Survey shows Routt County paying some workers less than market rate, others more |

Survey shows Routt County paying some workers less than market rate, others more

Routt County Road and Bridge workers install a culvert Tuesday to help alleviate flooding in 2011. The county has completed a salary survey that tells them some county workers are paid above market rates
file photo

— Routt County Commissioners got a look this week at their first salary survey by an outside consultant in more than a decade and learned that, in gross dollar terms, the amount by which they are compensating some employees below market rate is almost offset by the amount they are paying others above market for their positions.
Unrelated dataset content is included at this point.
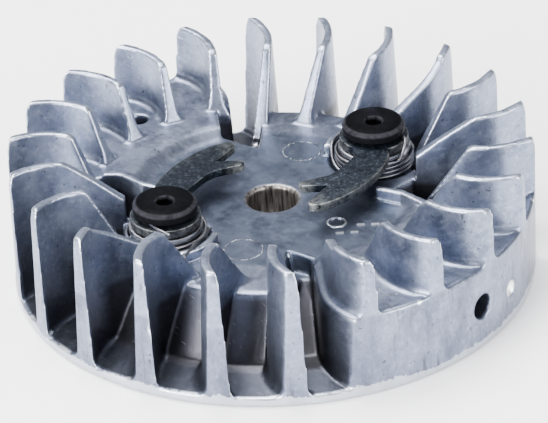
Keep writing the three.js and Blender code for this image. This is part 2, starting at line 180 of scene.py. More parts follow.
def turned(name, profile, segments=96):
    """A solid of revolution: a disc, extruded and resized through [radius, height] points."""
    clear_selection()
    radius, height = profile[0]
    bpy.ops.mesh.primitive_circle_add(vertices=segments, radius=radius * MM, fill_type="NGON",
                                      location=(0, 0, height * MM))
    obj = named(name)
    bpy.ops.object.transform_apply(location=True, rotation=False, scale=False)
    bpy.ops.object.mode_set(mode="EDIT")
    bpy.ops.mesh.select_all(action="SELECT")
    for next_radius, next_height in profile[1:]:
        rise = (0, 0, (next_height - height) * MM)
        bpy.ops.mesh.extrude_region_move(TRANSFORM_OT_translate={"value": rise})
        grow = next_radius / radius
        bpy.ops.transform.resize(value=(grow, grow, 1), center_override=(0, 0, next_height * MM))
        radius, height = next_radius, next_height
    bpy.ops.mesh.select_all(action="SELECT")
    bpy.ops.mesh.normals_make_consistent(inside=False)
    bpy.ops.object.mode_set(mode="OBJECT")
    return obj


def prism(name, outline, bottom, top):
    """A plan outline raised from bottom to top."""
    clear_selection()
    bpy.ops.mesh.primitive_circle_add(vertices=len(outline), radius=1, fill_type="NGON")
    obj = named(name)
    for vertex, (x, y) in zip(obj.data.vertices, outline):
        vertex.co = (x * MM, y * MM, bottom * MM)
    bpy.ops.object.mode_set(mode="EDIT")
    bpy.ops.mesh.select_all(action="SELECT")
    bpy.ops.mesh.extrude_region_move(TRANSFORM_OT_translate={"value": (0, 0, (top - bottom) * MM)})
    bpy.ops.mesh.select_all(action="SELECT")
    bpy.ops.mesh.normals_make_consistent(inside=False)
    bpy.ops.object.mode_set(mode="OBJECT")
    return obj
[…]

“My takeaway from the study was that, on average, we’re right there,” Commissioner Tim Corrigan said. “We’ve just got to clean up some discrepancies.”

The survey by the Austin Peters Group was intended to determine if the county’s pay scale is competitive when it goes out to make new hires for job openings, from heavy equipment operator to clerical workers and department heads (but not including elected officials). Using 96 benchmark positions here, it compared salaries paid by Routt County, job by job, to peer counties and a handful of municipalities. It took into account the overall cost of living index, as well as the cost of housing in the different communities. The results revealed some county employees are not as well compensated as employees of other mountain resort counties, and others are compensated above market rate.
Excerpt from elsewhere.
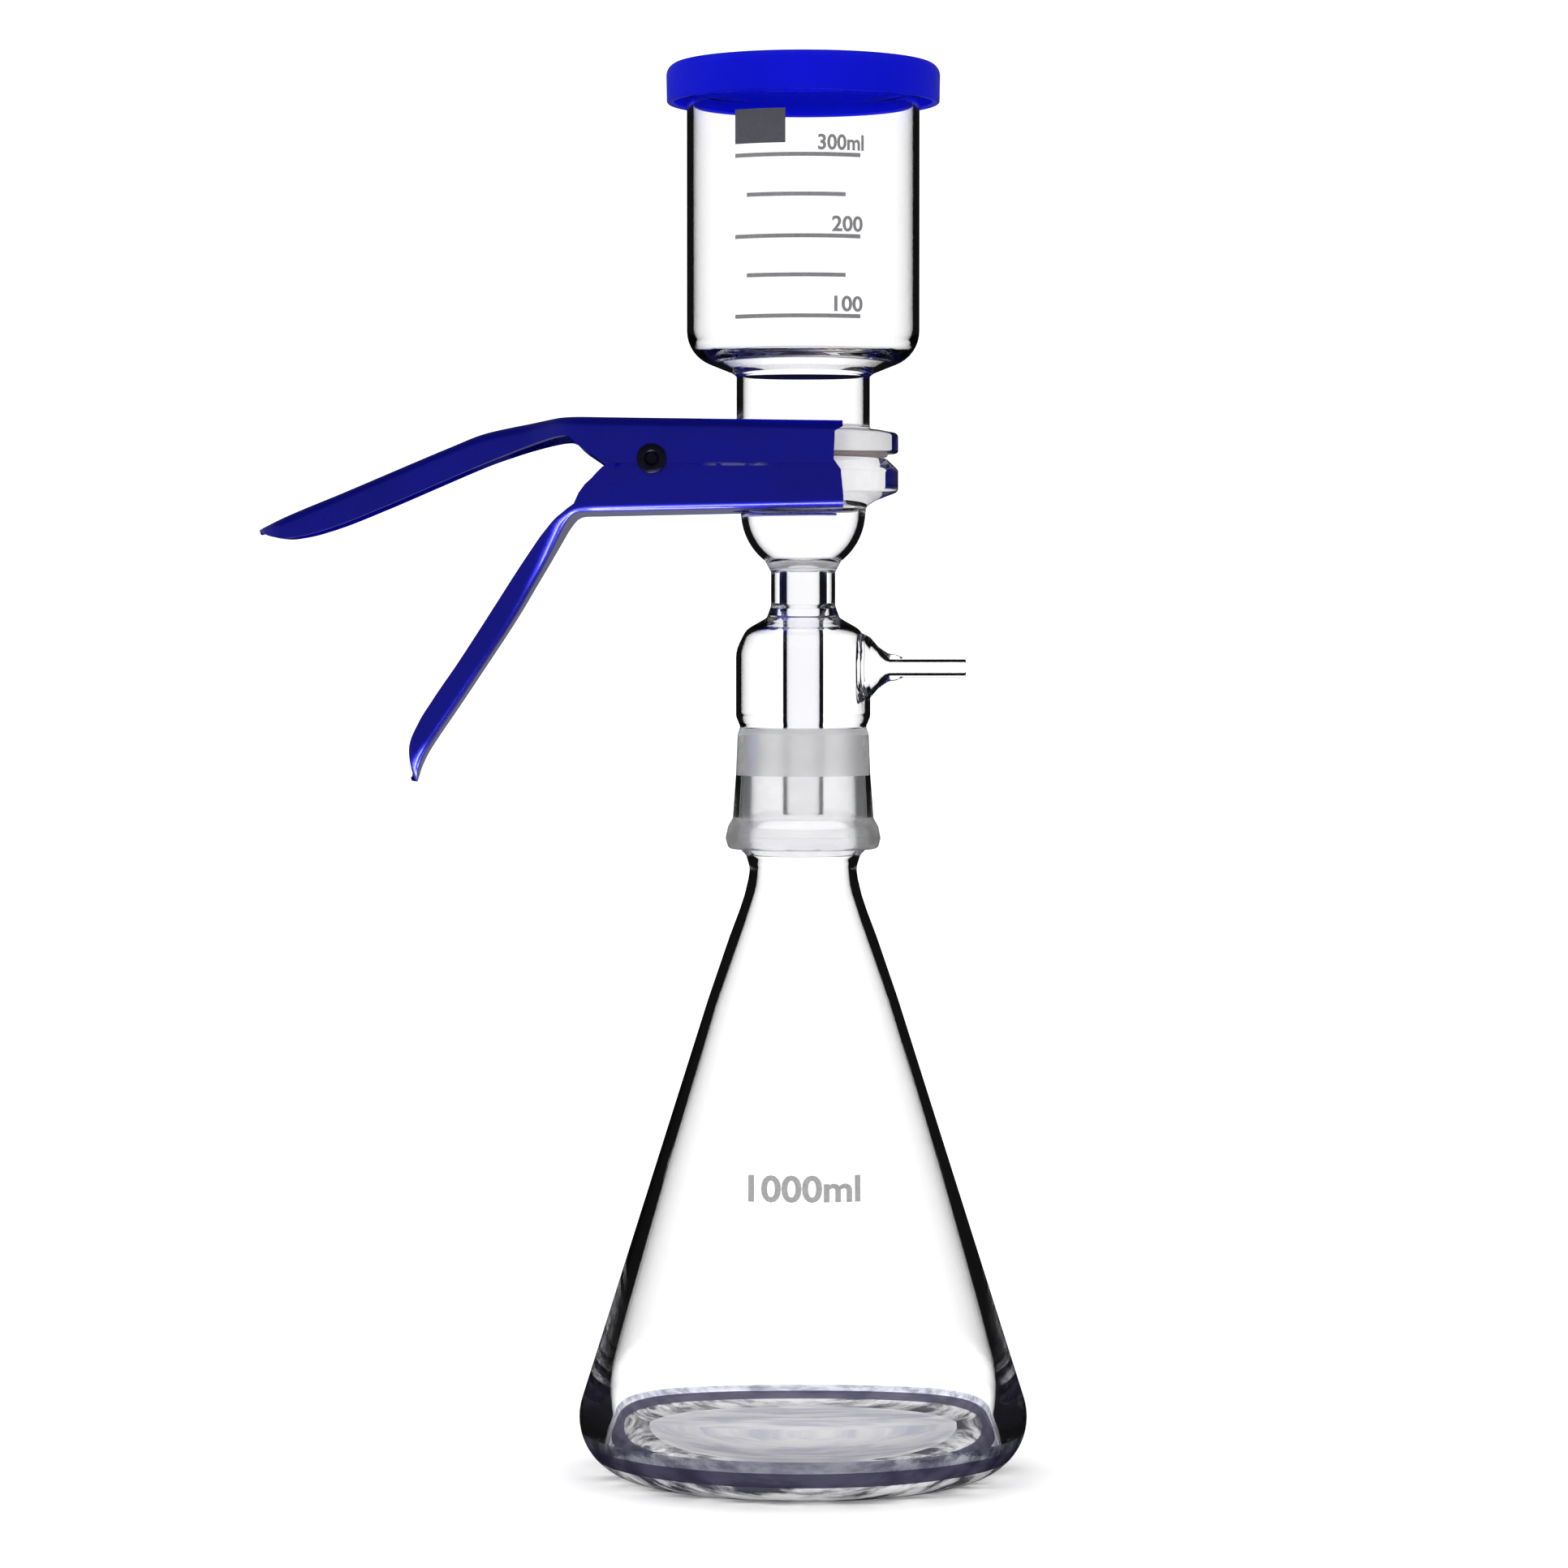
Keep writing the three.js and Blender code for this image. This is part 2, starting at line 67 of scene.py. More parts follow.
PURE_WHITE = (1, 1, 1, 1)

FLASK_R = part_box("receiving_flask")[1][0] / MM


# ---- Meshes ----


def rounded(corners, closed=True):
    """The points of an outline given as (x, y, radius): each corner becomes an arc of that radius."""
    points = []
    count = len(corners)
    for i, (x, y, radius) in enumerate(corners):
        corner = Vector((x, y))
        ends = not closed and i in (0, count - 1)
        if radius == 0 or ends:
            points.append(corner)
            continue
        before = Vector(corners[i - 1][:2]) - corner
        after = Vector(corners[(i + 1) % count][:2]) - corner
        half = before.angle(after) / 2
        if half > math.radians(STRAIGHT_DEGREES / 2):
            points.append(corner)
            continue
        reach = min(radius / math.tan(half), 0.49 * before.length, 0.49 * after.length)
        radius = reach * math.tan(half)
        middle = (before.normalized() + after.normalized()).normalized()
        centre = corner + middle * (radius / math.sin(half))
        spoke = corner + before.normalized() * reach - centre
        turn = math.pi - 2 * half
        if before.cross(after) > 0:
            turn = -turn
        steps = max(1, round(abs(math.degrees(turn)) / ARC_DEGREES))
        for step in range(steps + 1):
            angle = turn * step / steps
            points.append(centre + Matrix.Rotation(angle, 2) @ spoke)
    return points


def arc(x, y, radius, start, stop, steps):
    """Points of a circular arc as sharp corners, angles in degrees."""
    angles = [math.radians(start + (stop - start) * i / steps) for i in range(steps + 1)]
    return [(x + radius * math.cos(a), y + radius * math.sin(a), 0) for a in angles]


def mark_edges(bm):
    """Shades a bmesh smooth, except across its sharp and its open edges."""
    limit = math.radians(SHARP_DEGREES)
    for edge in bm.edges:
        edge.smooth = len(edge.link_faces) == 2 and edge.calc_face_angle() < limit
    for face in bm.faces:
        face.smooth = True


def finished(name, bm):
    """An object of that name from a bmesh in millimetres, smooth except across sharp edges."""
    bmesh.ops.recalc_face_normals(bm, faces=bm.faces)
    bmesh.ops.scale(bm, vec=(MM, MM, MM), verts=bm.verts)
    mark_edges(bm)
    mesh = bpy.data.meshes.new(name)
    bm.to_mesh(mesh)
    bm.free()
    made = bpy.data.objects.new(name, mesh)
    bpy.context.collection.objects.link(made)
    return made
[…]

Austin Peters recommended that Routt County look at the costs for bringing four different levels of its employees within market compensation. The cost to adjust the salaries of just those employees who are 10 percent or more out of market would be $68,318. Expanding that to include all employees who are 7 percent or more out of market would be $121, 410. Taking it another step, to include those 3.5 percent out of market, would cost $214,078. And the cost of bringing all of its employees within market rate would cost the county $406,875.
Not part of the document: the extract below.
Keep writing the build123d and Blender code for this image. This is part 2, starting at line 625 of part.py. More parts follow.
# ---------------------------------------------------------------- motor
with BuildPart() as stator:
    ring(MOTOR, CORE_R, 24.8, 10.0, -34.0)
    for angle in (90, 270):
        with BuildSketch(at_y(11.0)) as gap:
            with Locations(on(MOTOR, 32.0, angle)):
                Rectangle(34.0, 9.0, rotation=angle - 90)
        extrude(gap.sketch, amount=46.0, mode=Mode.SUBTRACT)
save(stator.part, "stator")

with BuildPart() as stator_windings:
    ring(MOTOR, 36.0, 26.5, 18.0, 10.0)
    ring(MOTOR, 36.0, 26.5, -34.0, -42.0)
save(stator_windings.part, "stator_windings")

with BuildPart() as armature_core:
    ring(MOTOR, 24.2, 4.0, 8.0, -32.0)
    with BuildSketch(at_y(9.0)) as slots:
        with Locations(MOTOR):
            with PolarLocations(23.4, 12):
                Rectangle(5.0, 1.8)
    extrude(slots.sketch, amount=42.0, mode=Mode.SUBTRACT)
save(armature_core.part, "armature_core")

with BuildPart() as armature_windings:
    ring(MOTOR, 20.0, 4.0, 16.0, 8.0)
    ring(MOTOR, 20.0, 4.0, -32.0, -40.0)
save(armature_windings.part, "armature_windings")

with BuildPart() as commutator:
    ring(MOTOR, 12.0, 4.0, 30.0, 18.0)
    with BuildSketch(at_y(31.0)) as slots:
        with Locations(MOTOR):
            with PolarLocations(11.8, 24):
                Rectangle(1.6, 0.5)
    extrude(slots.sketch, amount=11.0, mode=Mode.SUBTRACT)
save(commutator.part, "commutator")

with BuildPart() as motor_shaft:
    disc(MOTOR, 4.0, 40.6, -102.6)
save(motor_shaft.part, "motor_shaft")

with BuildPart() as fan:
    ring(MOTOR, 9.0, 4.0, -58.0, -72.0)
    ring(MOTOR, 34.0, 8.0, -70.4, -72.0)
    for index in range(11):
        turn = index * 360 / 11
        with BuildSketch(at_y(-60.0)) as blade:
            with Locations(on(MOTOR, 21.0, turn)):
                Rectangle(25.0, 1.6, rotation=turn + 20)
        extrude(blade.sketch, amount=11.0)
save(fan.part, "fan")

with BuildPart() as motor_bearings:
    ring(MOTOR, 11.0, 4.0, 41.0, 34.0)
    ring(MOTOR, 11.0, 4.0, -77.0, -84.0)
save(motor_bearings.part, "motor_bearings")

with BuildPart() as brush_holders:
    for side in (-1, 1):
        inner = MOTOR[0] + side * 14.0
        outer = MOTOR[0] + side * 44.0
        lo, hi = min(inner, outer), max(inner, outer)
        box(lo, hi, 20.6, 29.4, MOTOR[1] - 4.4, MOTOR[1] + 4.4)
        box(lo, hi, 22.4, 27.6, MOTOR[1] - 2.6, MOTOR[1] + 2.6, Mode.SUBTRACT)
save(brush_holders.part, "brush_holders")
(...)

The county’s payroll, including a substantial amount for benefits, totals $29 million this year.

Austin Peters reported that the total amount by which the county is paying below market rate (not including benefits) is $406,000. On the other hand, county pay scales compensate other workers a total of $389,000 over the current market rate.

“We have a lot of employees getting as much as 15 percent over market,” Commissioner Doug Monger said.

County Manager Tom Sullivan and retiring County Attorney John Merrill are not among that group. The survey showed they are paid at below market rates compared to their peers.

However, bringing the entire compensation scale back into alignment with market rates won’t be as simple as it appears at first glance. The commissioners have promised to hold above-market employees “harmless” — their salaries won’t be cut to bring them in line with what their peers in similar roles at other mountain counties. Bringing that side of the equation within market will happen through attrition and over time, Sullivan confirmed.

One group of Routt County employees who are being paid above market are emergency dispatchers in the combined communications center, where stress is high and so is turnover.

Sullivan said Austin Peters has learned that nationally, pay increases have not slowed turnover in that job category, and the trend is reflected in Routt County.

“That’s going to be a complicated discussion,” he added.

Corrigan said that, above all, he wants county employees to know the commissioners will seek to balance what’s good for county employees with the interests of the public.

“You always run a risk,” he said. “There are issues of moral. I want employees to know we’re trying to do the right thing for them, but also what’s fair for our constituents.”

Commissioners just received the survey on June 1 and haven’t had time to determine how quickly they will take measures to adjust the compensation for employees being compensated below market rate.

“From my perspective, it’s not actually that large of a number,” Corrigan said. “I think we’re going to have the ability to close the gap, at least somewhat.”